What I take away from them is pure quality. There is nothing that they’re going to touch that isn’t going to be the best. Elbert (Elbert Lee) will get into the prongs of the jacks that come in here, to the carbon fiber material that’s here, to upgrading the panels inside there. I didn’t once ever have to say that the headphones aren’t good enough, or that these look cheap, or any of those things. These guys were head and shoulders above everything else on quality. Our passion is quality as well. To be able to trust them and see everyday that we became more evolved on product quality was amazing.
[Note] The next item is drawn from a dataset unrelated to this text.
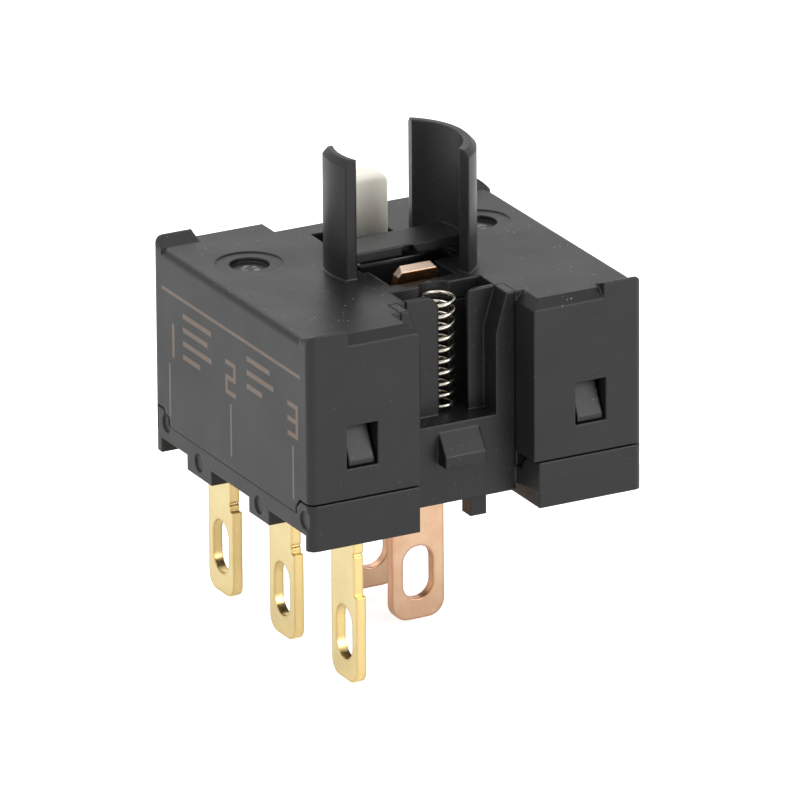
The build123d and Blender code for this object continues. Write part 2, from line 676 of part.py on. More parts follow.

That’s a big takeaway–it’s important if you’re going to build relationships with people and you’re going to do collabs, and we do a lot of collabs with a lot of different people. I see a lot of collabs in the market. I did a TED Talks on collaborations itself. I’m passionate about that space. There’s the right way to do collabs and there’s the wrong way. For years I will look back at this one as a testament to the right way to do things because there’s two experts getting into this and it’s not about whose brand is bigger or who’s going to get more credit for this. Put all that stuff aside and it’s about how we deliver the best product for consumers and then celebrate that together.
That’s what you’re seeing here at CES. You don’t see EA at CES. Monster’s stuff is all behind closed doors, yet we have this outside lounge. Think about all the headsets Monster has, no one has this access that we do because it’s just been about how we’re so proud of what we’ve built here together. From day one, it was always like “let’s just do cool shit.” So alright, CES, how do we do some cool shit? Build a lounge, have some athletes come in, let people connect, sign autographs, let people use the headsets, bring in guys like you to talk about stuff. So this is a good example of how we are like to collaborate and do this relationship thing better together.